● **YOUR INSTRUCTIONS**
Each record below must be returned exactly as shown.

● **DATA SHOWN**
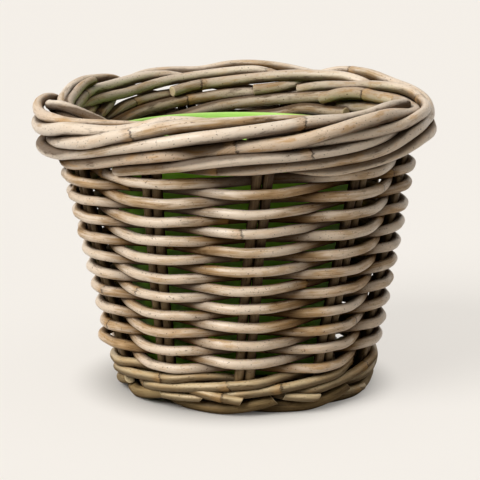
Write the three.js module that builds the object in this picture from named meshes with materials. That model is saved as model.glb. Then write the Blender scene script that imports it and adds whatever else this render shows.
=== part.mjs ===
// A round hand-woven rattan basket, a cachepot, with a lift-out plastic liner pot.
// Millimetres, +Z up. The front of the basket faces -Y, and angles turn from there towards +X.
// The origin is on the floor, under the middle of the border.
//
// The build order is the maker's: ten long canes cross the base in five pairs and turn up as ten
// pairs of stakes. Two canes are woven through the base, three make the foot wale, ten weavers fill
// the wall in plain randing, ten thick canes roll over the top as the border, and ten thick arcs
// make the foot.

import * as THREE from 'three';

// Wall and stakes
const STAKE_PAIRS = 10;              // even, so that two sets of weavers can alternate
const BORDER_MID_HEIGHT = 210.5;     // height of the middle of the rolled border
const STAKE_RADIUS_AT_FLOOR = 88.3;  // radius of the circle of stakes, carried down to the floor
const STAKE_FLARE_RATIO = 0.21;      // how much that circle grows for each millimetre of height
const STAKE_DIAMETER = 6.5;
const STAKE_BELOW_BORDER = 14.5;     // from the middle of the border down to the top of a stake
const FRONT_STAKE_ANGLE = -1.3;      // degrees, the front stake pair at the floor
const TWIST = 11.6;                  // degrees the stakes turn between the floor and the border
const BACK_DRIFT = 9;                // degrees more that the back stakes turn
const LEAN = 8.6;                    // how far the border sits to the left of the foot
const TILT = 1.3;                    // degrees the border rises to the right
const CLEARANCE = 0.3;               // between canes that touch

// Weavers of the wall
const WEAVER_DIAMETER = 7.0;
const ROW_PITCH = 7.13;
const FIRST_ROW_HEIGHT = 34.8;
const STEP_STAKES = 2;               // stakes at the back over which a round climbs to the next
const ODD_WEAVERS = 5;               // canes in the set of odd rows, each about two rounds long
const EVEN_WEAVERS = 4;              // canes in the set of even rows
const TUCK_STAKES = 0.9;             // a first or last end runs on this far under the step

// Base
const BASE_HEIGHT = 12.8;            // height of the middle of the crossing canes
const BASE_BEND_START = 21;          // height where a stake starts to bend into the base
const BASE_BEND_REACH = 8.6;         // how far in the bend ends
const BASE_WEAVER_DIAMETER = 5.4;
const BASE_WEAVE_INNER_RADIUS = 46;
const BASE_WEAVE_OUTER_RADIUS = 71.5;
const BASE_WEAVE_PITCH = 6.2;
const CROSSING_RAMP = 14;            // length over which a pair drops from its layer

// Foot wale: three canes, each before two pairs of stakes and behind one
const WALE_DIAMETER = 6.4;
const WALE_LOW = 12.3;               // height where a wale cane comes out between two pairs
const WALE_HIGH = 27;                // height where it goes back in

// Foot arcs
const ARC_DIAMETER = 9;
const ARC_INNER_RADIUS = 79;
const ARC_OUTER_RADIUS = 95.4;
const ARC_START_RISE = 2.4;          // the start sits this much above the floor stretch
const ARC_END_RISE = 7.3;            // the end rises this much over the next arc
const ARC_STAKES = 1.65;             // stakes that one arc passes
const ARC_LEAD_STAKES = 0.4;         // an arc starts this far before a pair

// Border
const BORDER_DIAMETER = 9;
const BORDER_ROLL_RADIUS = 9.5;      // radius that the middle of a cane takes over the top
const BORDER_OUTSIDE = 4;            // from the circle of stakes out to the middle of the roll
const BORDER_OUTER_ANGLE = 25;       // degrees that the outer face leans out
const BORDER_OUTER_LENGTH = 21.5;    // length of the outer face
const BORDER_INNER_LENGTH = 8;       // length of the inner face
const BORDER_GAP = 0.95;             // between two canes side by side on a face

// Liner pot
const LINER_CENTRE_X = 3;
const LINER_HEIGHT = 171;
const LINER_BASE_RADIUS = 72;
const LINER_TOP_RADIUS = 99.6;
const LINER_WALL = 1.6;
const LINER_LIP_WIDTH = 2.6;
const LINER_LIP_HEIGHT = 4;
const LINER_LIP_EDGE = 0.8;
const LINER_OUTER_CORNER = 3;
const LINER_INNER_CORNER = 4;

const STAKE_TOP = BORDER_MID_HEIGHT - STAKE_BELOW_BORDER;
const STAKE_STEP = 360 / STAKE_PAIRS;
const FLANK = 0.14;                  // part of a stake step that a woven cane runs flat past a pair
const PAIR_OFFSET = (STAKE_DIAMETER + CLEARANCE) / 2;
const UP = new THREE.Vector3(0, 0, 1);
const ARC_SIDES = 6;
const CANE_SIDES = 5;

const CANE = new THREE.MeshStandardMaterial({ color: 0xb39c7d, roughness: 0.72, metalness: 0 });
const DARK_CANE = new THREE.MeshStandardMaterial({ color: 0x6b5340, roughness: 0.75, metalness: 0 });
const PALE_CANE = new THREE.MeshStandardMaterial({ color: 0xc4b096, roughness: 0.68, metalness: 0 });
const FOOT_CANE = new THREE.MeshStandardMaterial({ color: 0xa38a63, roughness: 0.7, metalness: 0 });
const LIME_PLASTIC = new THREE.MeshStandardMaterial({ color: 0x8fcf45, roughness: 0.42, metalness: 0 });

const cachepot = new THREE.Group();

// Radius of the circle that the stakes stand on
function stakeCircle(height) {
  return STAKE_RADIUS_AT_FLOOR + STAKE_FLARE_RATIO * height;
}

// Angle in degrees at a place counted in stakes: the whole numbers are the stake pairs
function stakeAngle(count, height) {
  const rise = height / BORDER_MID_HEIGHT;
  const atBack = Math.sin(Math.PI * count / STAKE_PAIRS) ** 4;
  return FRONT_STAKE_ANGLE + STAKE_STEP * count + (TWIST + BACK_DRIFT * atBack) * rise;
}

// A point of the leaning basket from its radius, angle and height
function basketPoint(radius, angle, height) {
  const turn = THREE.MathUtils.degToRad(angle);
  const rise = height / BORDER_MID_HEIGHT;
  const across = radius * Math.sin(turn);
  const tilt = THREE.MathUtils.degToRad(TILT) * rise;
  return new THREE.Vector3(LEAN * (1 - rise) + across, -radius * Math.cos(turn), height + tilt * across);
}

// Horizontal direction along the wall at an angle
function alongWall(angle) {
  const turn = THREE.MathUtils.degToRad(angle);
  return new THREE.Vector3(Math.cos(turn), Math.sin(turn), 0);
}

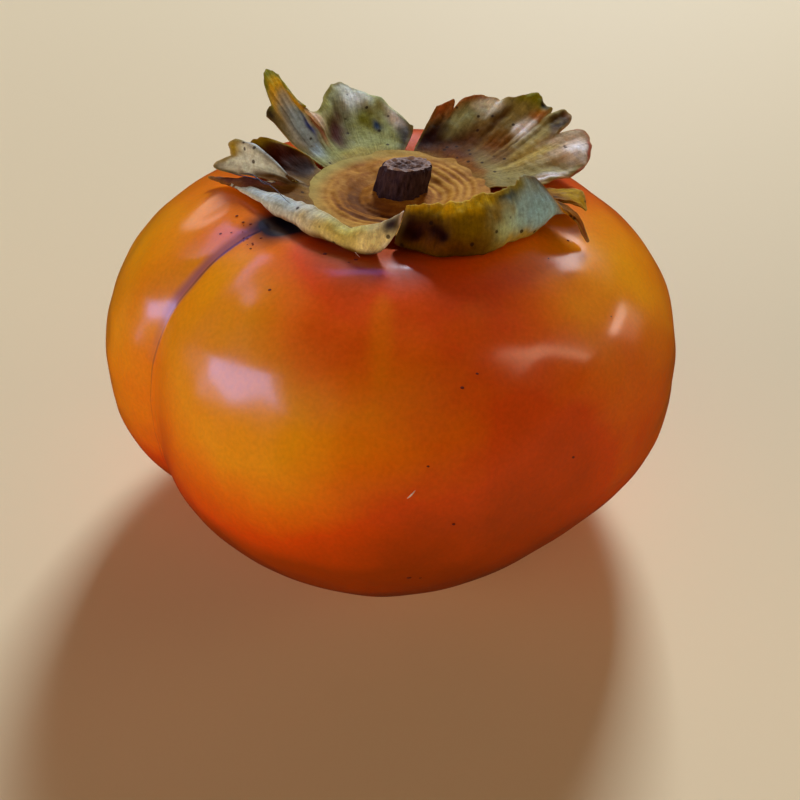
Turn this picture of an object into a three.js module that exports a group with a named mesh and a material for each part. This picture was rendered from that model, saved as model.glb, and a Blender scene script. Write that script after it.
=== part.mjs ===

● **OUTPUT OF THE TASK**
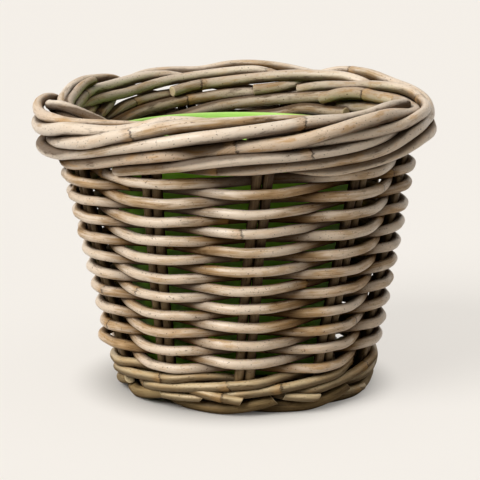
Write the three.js module that builds the object in this picture from named meshes with materials. That model is saved as model.glb. Then write the Blender scene script that imports it and adds whatever else this render shows.
=== part.mjs ===
// A round hand-woven rattan basket, a cachepot, with a lift-out plastic liner pot.
// Millimetres, +Z up. The front of the basket faces -Y, and angles turn from there towards +X.
// The origin is on the floor, under the middle of the border.
//
// The build order is the maker's: ten long canes cross the base in five pairs and turn up as ten
// pairs of stakes. Two canes are woven through the base, three make the foot wale, ten weavers fill
// the wall in plain randing, ten thick canes roll over the top as the border, and ten thick arcs
// make the foot.

import * as THREE from 'three';

// Wall and stakes
const STAKE_PAIRS = 10;              // even, so that two sets of weavers can alternate
const BORDER_MID_HEIGHT = 210.5;     // height of the middle of the rolled border
const STAKE_RADIUS_AT_FLOOR = 88.3;  // radius of the circle of stakes, carried down to the floor
const STAKE_FLARE_RATIO = 0.21;      // how much that circle grows for each millimetre of height
const STAKE_DIAMETER = 6.5;
const STAKE_BELOW_BORDER = 14.5;     // from the middle of the border down to the top of a stake
const FRONT_STAKE_ANGLE = -1.3;      // degrees, the front stake pair at the floor
const TWIST = 11.6;                  // degrees the stakes turn between the floor and the border
const BACK_DRIFT = 9;                // degrees more that the back stakes turn
const LEAN = 8.6;                    // how far the border sits to the left of the foot
const TILT = 1.3;                    // degrees the border rises to the right
const CLEARANCE = 0.3;               // between canes that touch

// Weavers of the wall
const WEAVER_DIAMETER = 7.0;
const ROW_PITCH = 7.13;
const FIRST_ROW_HEIGHT = 34.8;
const STEP_STAKES = 2;               // stakes at the back over which a round climbs to the next
const ODD_WEAVERS = 5;               // canes in the set of odd rows, each about two rounds long
const EVEN_WEAVERS = 4;              // canes in the set of even rows
const TUCK_STAKES = 0.9;             // a first or last end runs on this far under the step

// Base
const BASE_HEIGHT = 12.8;            // height of the middle of the crossing canes
const BASE_BEND_START = 21;          // height where a stake starts to bend into the base
const BASE_BEND_REACH = 8.6;         // how far in the bend ends
const BASE_WEAVER_DIAMETER = 5.4;
const BASE_WEAVE_INNER_RADIUS = 46;
const BASE_WEAVE_OUTER_RADIUS = 71.5;
const BASE_WEAVE_PITCH = 6.2;
const CROSSING_RAMP = 14;            // length over which a pair drops from its layer

// Foot wale: three canes, each before two pairs of stakes and behind one
const WALE_DIAMETER = 6.4;
const WALE_LOW = 12.3;               // height where a wale cane comes out between two pairs
const WALE_HIGH = 27;                // height where it goes back in

// Foot arcs
const ARC_DIAMETER = 9;
const ARC_INNER_RADIUS = 79;
const ARC_OUTER_RADIUS = 95.4;
const ARC_START_RISE = 2.4;          // the start sits this much above the floor stretch
const ARC_END_RISE = 7.3;            // the end rises this much over the next arc
const ARC_STAKES = 1.65;             // stakes that one arc passes
const ARC_LEAD_STAKES = 0.4;         // an arc starts this far before a pair

// Border
const BORDER_DIAMETER = 9;
const BORDER_ROLL_RADIUS = 9.5;      // radius that the middle of a cane takes over the top
const BORDER_OUTSIDE = 4;            // from the circle of stakes out to the middle of the roll
const BORDER_OUTER_ANGLE = 25;       // degrees that the outer face leans out
const BORDER_OUTER_LENGTH = 21.5;    // length of the outer face
const BORDER_INNER_LENGTH = 8;       // length of the inner face
const BORDER_GAP = 0.95;             // between two canes side by side on a face

// Liner pot
const LINER_CENTRE_X = 3;
const LINER_HEIGHT = 171;
const LINER_BASE_RADIUS = 72;
const LINER_TOP_RADIUS = 99.6;
const LINER_WALL = 1.6;
const LINER_LIP_WIDTH = 2.6;
const LINER_LIP_HEIGHT = 4;
const LINER_LIP_EDGE = 0.8;
const LINER_OUTER_CORNER = 3;
const LINER_INNER_CORNER = 4;

const STAKE_TOP = BORDER_MID_HEIGHT - STAKE_BELOW_BORDER;
const STAKE_STEP = 360 / STAKE_PAIRS;
const FLANK = 0.14;                  // part of a stake step that a woven cane runs flat past a pair
const PAIR_OFFSET = (STAKE_DIAMETER + CLEARANCE) / 2;
const UP = new THREE.Vector3(0, 0, 1);
const ARC_SIDES = 6;
const CANE_SIDES = 5;

const CANE = new THREE.MeshStandardMaterial({ color: 0xb39c7d, roughness: 0.72, metalness: 0 });
const DARK_CANE = new THREE.MeshStandardMaterial({ color: 0x6b5340, roughness: 0.75, metalness: 0 });
const PALE_CANE = new THREE.MeshStandardMaterial({ color: 0xc4b096, roughness: 0.68, metalness: 0 });
const FOOT_CANE = new THREE.MeshStandardMaterial({ color: 0xa38a63, roughness: 0.7, metalness: 0 });
const LIME_PLASTIC = new THREE.MeshStandardMaterial({ color: 0x8fcf45, roughness: 0.42, metalness: 0 });

const cachepot = new THREE.Group();

// Radius of the circle that the stakes stand on
function stakeCircle(height) {
  return STAKE_RADIUS_AT_FLOOR + STAKE_FLARE_RATIO * height;
}

// Angle in degrees at a place counted in stakes: the whole numbers are the stake pairs
function stakeAngle(count, height) {
  const rise = height / BORDER_MID_HEIGHT;
  const atBack = Math.sin(Math.PI * count / STAKE_PAIRS) ** 4;
  return FRONT_STAKE_ANGLE + STAKE_STEP * count + (TWIST + BACK_DRIFT * atBack) * rise;
}

// A point of the leaning basket from its radius, angle and height
function basketPoint(radius, angle, height) {
  const turn = THREE.MathUtils.degToRad(angle);
  const rise = height / BORDER_MID_HEIGHT;
  const across = radius * Math.sin(turn);
  const tilt = THREE.MathUtils.degToRad(TILT) * rise;
  return new THREE.Vector3(LEAN * (1 - rise) + across, -radius * Math.cos(turn), height + tilt * across);
}

// Horizontal direction along the wall at an angle
function alongWall(angle) {
  const turn = THREE.MathUtils.degToRad(angle);
  return new THREE.Vector3(Math.cos(turn), Math.sin(turn), 0);
}

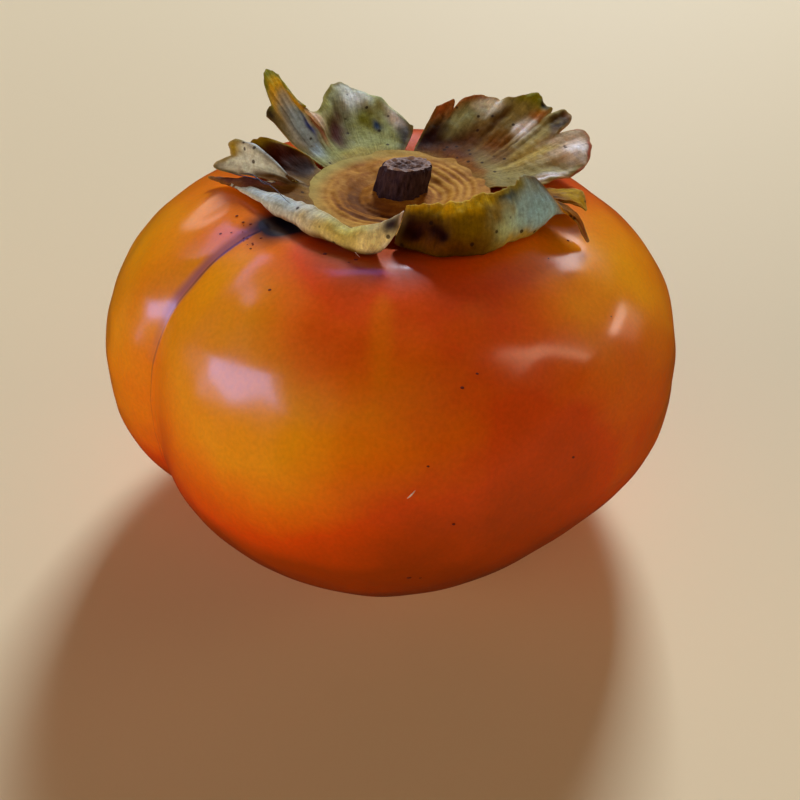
Turn this picture of an object into a three.js module that exports a group with a named mesh and a material for each part. This picture was rendered from that model, saved as model.glb, and a Blender scene script. Write that script after it.
=== part.mjs ===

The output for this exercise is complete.